Looking at the competitive landscape, Ondo Finance has a head start in TVL, but they focus on fixed-income products. Polymarket dominates prediction markets. Backpack’s edge could be the seamless integration of wallet, exchange, and asset tokenization under one roof. But edge is meaningless without execution. The market is in a sideways consolidation, and chop is the time for positioning. Smart money is looking for projects that combine technical soundness with regulatory resilience. Backpack has the technical reputation; now they need to demonstrate the latter.
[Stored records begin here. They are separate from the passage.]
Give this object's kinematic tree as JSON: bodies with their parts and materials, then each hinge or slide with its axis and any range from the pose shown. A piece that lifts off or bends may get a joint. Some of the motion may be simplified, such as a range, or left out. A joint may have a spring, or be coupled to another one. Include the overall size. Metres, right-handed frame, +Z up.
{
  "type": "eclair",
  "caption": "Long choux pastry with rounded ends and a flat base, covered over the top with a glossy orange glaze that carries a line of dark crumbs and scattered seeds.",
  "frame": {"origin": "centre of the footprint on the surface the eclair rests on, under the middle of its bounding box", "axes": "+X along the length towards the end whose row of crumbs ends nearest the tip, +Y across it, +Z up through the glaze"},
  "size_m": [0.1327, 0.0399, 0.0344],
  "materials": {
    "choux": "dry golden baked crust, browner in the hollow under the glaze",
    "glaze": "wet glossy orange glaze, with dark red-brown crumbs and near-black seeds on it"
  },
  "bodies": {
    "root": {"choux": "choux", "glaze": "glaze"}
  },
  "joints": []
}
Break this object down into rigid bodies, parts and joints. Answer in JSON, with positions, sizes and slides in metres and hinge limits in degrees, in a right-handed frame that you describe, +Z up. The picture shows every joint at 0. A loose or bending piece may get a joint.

My forward-looking thought is a question: Will Backpack choose to be a bridge that democratizes access to equity markets, or will they become just another gatekeeper, replacing traditional brokers with a slightly faster interface? The answer will determine whether this announcement becomes a footnote or the first chapter of a new financial system. As I told my subscribers during the 2024 ETF debates, “Patience pays in crypto, speed burns.” The race has started, but the finish line is defined by trust, not tempo.
(Note: This article draws on my personal experience as a digital asset fund manager and macro observer. It does not constitute financial advice.)